Court of Appeal  •  Civil Appeal 82 of 2017  •  7 Jun 2018  •  Kenya

Coram
Alnashir Ramazanali Magan Visram, Martha Karambu Koome, Wanjiru Karanja

Judgement

JUDGMENT OF THE COURT

1. Salome Lilian Etenyi (the respondent) was initially engaged by Kenya Ports Authority (the appellant) as a Clerical Assistant in the year 1988 and subsequently promoted on 13th May, 2003 to the position of a Senior Clerical Assistant. It seems sometime in the year 2005 an attempt to fraudulently remove about 8 containers from the Port was unearthed. Consequently, a Committee of Inquiry was established by the appellant to investigate several officers, including the respondent, who were believed to have been participants therein. Upon the conclusion of that inquiry which took place from 26th April, 2005 to 18th May, 2005 the Committee recommended the respondent’s interdiction pending further investigations. As a result, by a letter dated 30th June, 2005 the respondent was not only interdicted but was also required to show cause why she should not be dismissed from employment which she did by a letter dated 8th July, 2005.

2. Meanwhile, the respondent and other suspects were arrested, arraigned in court and charged with several offences connected with the said incident before the Chief Magistrate’s Court at Mombasa in Criminal Case No. 1198 of 2006. It is pursuant to those charges that the appellant suspended the respondent vide a letter dated 22nd June, 2006. Ultimately, following the Committee of Inquiry’s recommendation the respondent’s services were terminated by a letter dated 9th November, 2006.

3. As expected, the respondent lodged an appeal against her termination on 20th November, 2006 but the same was rejected. Thereafter, on 7th October, 2008 the respondent was acquitted of all the charges against her. It seems she tried once again to convince the appellant to reconsider its decision in light of the acquittal without success.

4. Be that as it may, about a year later during a Joint Industrial Council (JIC) meeting, it was agreed that an Appeals Committee comprising of the appellant’s and Dockworkers Union representatives be set up to review appeals made by former unionisable staff who had been terminated for various reasons. The Appeals Committee’s mandate also included giving a report of its findings and recommendations to the appellant’s management for consideration. In the end, after reviewing about 31 cases, the Appeals Committee on 13th March, 2013 recommended reinstatement of 15 employees who included the respondent.
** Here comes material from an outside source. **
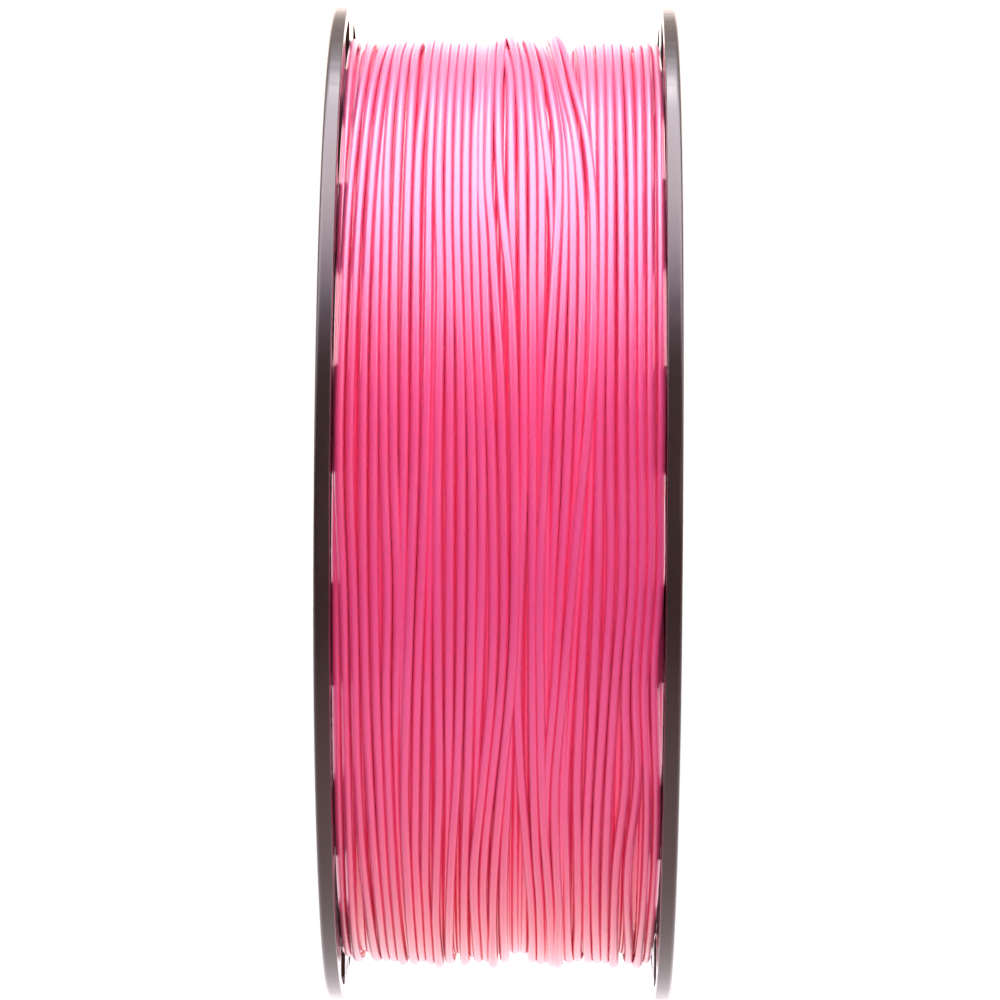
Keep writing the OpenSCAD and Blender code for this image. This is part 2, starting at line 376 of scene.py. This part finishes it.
def tube(name, path, sides, rings_per_row):
    """A round tube along a path. Its bake map has one strip for each row of rings."""
    radius = LINE_D / 2 * MM
    way = np.gradient(path, axis=0)
    way /= np.linalg.norm(way, axis=1)[:, None]
    out = path * [0, 1, 1]
    out /= np.linalg.norm(out, axis=1)[:, None]
    across = np.cross(way, out)
    across /= np.linalg.norm(across, axis=1)[:, None]
    up = np.cross(across, way)
    angles = 2 * math.pi * np.arange(sides) / sides
    rings = path[:, None, :] + radius * (
        np.cos(angles)[None, :, None] * up[:, None, :]
        + np.sin(angles)[None, :, None] * across[:, None, :]
    )
    count = len(path)
    i, k = np.meshgrid(np.arange(count - 1), np.arange(sides), indexing="ij")
    after = (k + 1) % sides
    faces = np.stack(
        [i * sides + k, i * sides + after, (i + 1) * sides + after, (i + 1) * sides + k], axis=-1
    ).reshape(-1, 4)
    ends = [list(range(sides))[::-1], list(range((count - 1) * sides, count * sides))]
    made = add_mesh(name, rings.reshape(-1, 3).tolist(), faces.tolist() + ends)
    rows = math.ceil(count / rings_per_row)
    u = (i % rings_per_row) / rings_per_row
    v = (i // rings_per_row) / rows
    du, dv = MAP_USE[0] / rings_per_row, MAP_USE[1] / rows / sides
    v = v + k * dv
    corners = [(u, v), (u, v + dv), (u + du, v + dv), (u + du, v)]
    uv = np.stack([np.stack(c, axis=-1) for c in corners], axis=2).reshape(-1, 2)
    layer = made.data.uv_layers.new(name="OFBake")
    flat = np.zeros((len(made.data.loops), 2), np.float32)
    flat[: len(uv)] = uv
    layer.data.foreach_set("uv", flat.ravel())
    made.data.shade_smooth()
    return made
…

5. Out of the 15, the appellant only reinstated 11 employees. The respondent was amongst the 4 employees who had been left out. According to the appellant, the Appeals Committee’s recommendations were not binding upon it. In particular, the said Committee recommended the respondent’s reinstatement based on the fact that she had been acquitted. Her acquittal alone was not sufficient to entitle her to reinstatement. Besides, the evidence tendered during the disciplinary hearing clearly indicated that she was involved in the incident in question.

6. Convinced that there was no basis for the appellant to decline her reinstatement, the respondent filed suit in the Employment and Labour Relations Court (ELRC), in which she challenged her indictment, suspension and termination as being unfair. She also believed that the appellant’s decision not to reinstate her was discriminatory. As a result, she sought:

a) Reinstatement together with:

b) Half salary during the period of interdiction – Kshs. 193,228

c) Salary withheld during the period of suspension- Kshs. 131,702

d) Salary from date of dismissal – Kshs. 6,930,252

e) Interest on b) to d)

In the alternative to reinstatement:

a) Half salary during the period of interdiction – Kshs. 193,228

b) Salary withheld during the period of suspension- Kshs. 131,702

c) Salary from date of dismissal – Kshs. 6,930,252

d) Salary in lieu of 3 months’ notice – Kshs. 86,520

e) General damages of 12 months’ salary for unlawful and unfair dismissal –Kshs. 8,025,210

f) Interest on a) to e) above.

7. The trial court (Rika, J.) agreed with the respondent and in his own words expressed:

“ ... There is nothing showing why the recommendation of the JIC, to have the claimant reinstated was not acceptable to management, while it was acceptable and fully implemented with respect to other 11 employees similarly situated.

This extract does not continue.